Bisnis.com, JAKARTA — Angka Golput dalam Pemilu Serentak 17 April nanti diperkirakan sanggup mengubah peta perpolitikan Pemilihan Presiden 2019.
"Walaupun dalam survei Jokowi-Ma'ruf menang telak, tapi jika terjadi Golput yang masif di kalangan pendukungnya, sementara pendukung Prabowo-Sandiaga militan ke TPS, hasil akhir bisa berubah," ujar Peneliti Lingkaran Survei Indonesia (LSI) Ikrama Masloman dalam acara diskusi di kantor LSI, Pulo Gadung, Jakarta Timur, Selasa (19/3/2019).
Hal ini terlihat berdasarkan hasil survei LSI per 25 Februari 2019. Walaupun elektabilitas Jokowi-Ma'ruf unggul dengan persentase 58,7 persen dibandingkan 30,9 persen untuk Prabowo-Sandi, selisih tersebut ternyata masih lebih rendah dari angka golput Pilpres sebelumnya.
"Marjin keunggulan Jokowi-Ma'ruf sebesar 27,8 persen. Ini masih di bawah angka Golput Pilpres 2014, yaitu 30,42 persen," ungkap Ikrama.
"Golput ini tidak bisa diprediksi, jadi kita tidak bisa menggambarkan Pak Jokowi sudah pasti menang. Karena survei itu asumsinya semua memilih. Golput tidak bisa kita identifikasi. Golput ini bisa mengalahkan Pak Jokowi," tambahnya.
Sebab itulah, Ikrama menjelaskan setiap pasangan calon mesti waspada menghadapi kemungkinan alasan golput dari enam kantong suara pemilih Indonesia yang diteliti LSI.
Terlebih, Jokowi-Ma'ruf yang akan dirugikan apabila kategori minoritas, Muslim, wong cilik, emak-emak, dan milenial banyak yang golput. Hal itu berbeda dengan pasangan Prabowo-Sandi yang hanya akan dirugikan apabila suara golput berasal dari kategori terpelajar.
Jokowi-Ma'ruf patut mencermati alasan golput dari segmen minoritas. Keterpilihan mereka di segmen ini yang telah mencapai 80,3 persen bisa tidak berarti lagi apabila para pemilih minoritas tidak berada di tempat karena berlibur, bepergian untuk ibadah, atau merasa tidak aman saat hari pemilihan.
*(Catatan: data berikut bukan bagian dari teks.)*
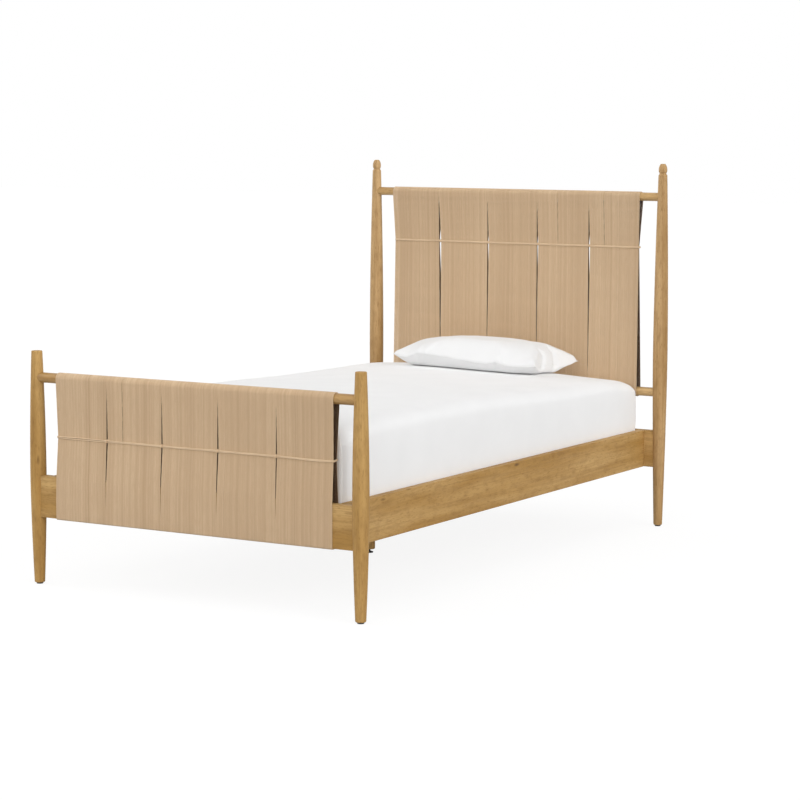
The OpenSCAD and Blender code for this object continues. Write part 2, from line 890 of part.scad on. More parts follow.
module fitting_screws() {
    color(steel)
        for (side = [-1, 1], e = [-1, 1], k = [-1, 1])
            translate([side * side_x, e > 0 ? head_inner_y : foot_inner_y, fitting_z]) {
                translate([0, 0, k * keeper_screw_dz])
                    rotate([-e * 90, 0, 0])
                        cylinder(d = screw_d, h = fitting_screw_l);
                translate([0, 0, k * hook_screw_dz])
                    rotate([e * 90, 0, 0])
                        cylinder(d = screw_d, h = fitting_screw_l);
            }
}

module post_pads() {
    color(black)
        for (side = [-1, 1], y = [foot_y, head_y])
            translate([side * post_x, y, 0])
                union() {
                    cylinder(d = pad_d, h = pad_t);
                    cylinder(d = pin_d, h = pad_t + pin_l);
                }
}

// Soft solids
module mattress() {
    low_r = 25;
    color(linen)
        hull()
            for (sx = [-1, 1], y = [mattress_y0 + mattress_corner_r, mattress_y1 - mattress_corner_r])
                translate([sx * (mattress_x - mattress_corner_r), y, 0])
                    rotate_extrude($fn = 32)
                        polygon(concat(
                            [[0, mattress_z]],
                            arc([mattress_corner_r - low_r, mattress_z + low_r], low_r, -90, 0, 3),
                            arc([mattress_corner_r - mattress_edge_r, mattress_top - mattress_edge_r],
                                mattress_edge_r, 0, 90, 5),
                            [[0, mattress_top]]
                        ));
}

module pillow() {
    tip = 7;
    seam = pillow_z + 0.42 * pillow_t;
    crown_w = 0.84 * pillow_w;
    crown_l = 0.92 * pillow_l;
    color(linen)
        translate([0, pillow_y, 0])
            hull() {
                for (sx = [-1, 1], sy = [-1, 1])
                    translate([sx * (pillow_w / 2 - tip), sy * (pillow_l / 2 - tip), seam])
                        sphere(r = tip, $fn = 16);
                translate([0, 0, pillow_z + pillow_t / 2])
                    scale([crown_w / 2, crown_l / 2, pillow_t / 2])
                        sphere(r = 1, $fn = 32);
            }
}

foot_post(1);  // foot_post_left
foot_post(-1);  // foot_post_right
head_post(1);  // head_post_left
head_post(-1);  // head_post_right
dowel(foot_y, foot_dowel_z, foot_dowel_d, foot_dowel_seat);  // foot_top_dowel
end_rail(foot_y, foot_rail_seat, 1);  // foot_rail
dowel(head_y, head_dowel_z, head_dowel_d, head_dowel_seat);  // head_top_dowel
dowel(head_y, low_dowel_z, low_dowel_d, low_dowel_seat);  // head_lower_dowel
end_rail(head_y, head_rail_seat, -1);  // head_rail
for (i = [1 : sections]) foot_rope(i);
for (i = [1 : sections]) head_rope(i);
binding_cord(foot_y, foot_bind_z, foot_waist);  // foot_binding_cord
binding_cord(head_y, head_bind_z, head_waist);  // head_binding_cord
cord_ties(foot_y, foot_bind_z, foot_waist);  // foot_cord_ties
cord_ties(head_y, head_bind_z, head_waist);  // head_cord_ties
side_rail(-1);  // side_rail_left
side_rail(1);  // side_rail_right
ledger(-1);  // ledger_left
ledger(1);  // ledger_right
ledger_screws();
for (i = [1 : slat_n]) slat(i);
slat_screws();
cross_beam();
beam_brackets();
beam_bracket_screws();
leg_plate();
leg_plate_screws();
centre_leg();
leg_hanger_bolt();
leg_insert();
glide_stem();
glide_foot();
hook_plates();
keeper_plates();
fitting_screws();
post_pads();
mattress();
pillow();
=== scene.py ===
import math
import random

import bpy
from mathutils import Matrix, Vector, noise


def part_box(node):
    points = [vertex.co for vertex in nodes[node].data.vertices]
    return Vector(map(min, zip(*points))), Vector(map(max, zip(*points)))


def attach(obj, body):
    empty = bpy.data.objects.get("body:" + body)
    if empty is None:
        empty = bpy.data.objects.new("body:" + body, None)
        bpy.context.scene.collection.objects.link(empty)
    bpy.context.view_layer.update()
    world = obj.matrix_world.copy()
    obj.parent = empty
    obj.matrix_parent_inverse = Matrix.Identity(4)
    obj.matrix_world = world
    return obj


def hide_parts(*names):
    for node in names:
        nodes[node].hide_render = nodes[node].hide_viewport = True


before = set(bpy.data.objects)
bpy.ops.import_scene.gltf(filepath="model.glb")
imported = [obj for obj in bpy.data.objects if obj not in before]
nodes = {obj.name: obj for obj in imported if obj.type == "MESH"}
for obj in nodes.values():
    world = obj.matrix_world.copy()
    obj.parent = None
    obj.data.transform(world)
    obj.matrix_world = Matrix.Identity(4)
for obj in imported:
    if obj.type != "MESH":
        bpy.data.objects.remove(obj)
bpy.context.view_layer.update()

# ---------------------------------------------------------------- studio
# The bed stands on a seamless pale floor under soft lamps, as furniture is shown for sale. The
# camera looks across it from beyond the right-hand corner of the foot, a little above the
# headboard's height.
mm = 0.001
scene = bpy.context.scene
scene.view_settings.view_transform = "Standard"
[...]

Selanjutnya, dari basis suara kalangan wong cilik dengan elektabilitas 63,7 persen, beberapa alasan golput yang muncul, yaitu masih banyak yang kurang informasi terkait Pemilu, merasa rugi apabila meninggalkan pekerjaan, serta masalah administrasi.
Untuk kalangan emak-emak dan kalangan milenial yang masing-masing telah mendukung Jokowi-Ma'ruf sebesar 61 persen dan 56,5 persen, alasannya hampir serupa. LSI menilai banyak golput dari segmen ini akibat tidak terinformasi, masalah administrasi, dan apatis pada politik.
Terakhir, untuk 55,7 persen kalangan Muslim yang memilih Jokowi-Ma'ruf, tim kampanye patut waspada akibat kurangnya antusiasme pemilih Muslim pendukung paslon-nya dibandingkan pendukung Prabowo-Sandi yang terlihat militan.
Sikap pemilih Muslim yang merasa pilihannya selaku petahana "sudah pasti menang", sehingga malas datang ke TPS, bisa menjadi keuntungan tersendiri bagi Prabowo-Sandi.
Sementara itu, Prabowo-Sandiaga yang unggul di kalangan terpelajar dengan tingkat keterpilihan 45,4 persen harus memiliki kewaspadaan tersendiri dengan alasan golput yang berkaitan dengan ideologi. Misalnya, apatisme terhadap politik, atau sengaja golput sebagai protes terhadap dunia perpolitikan Tanah Air.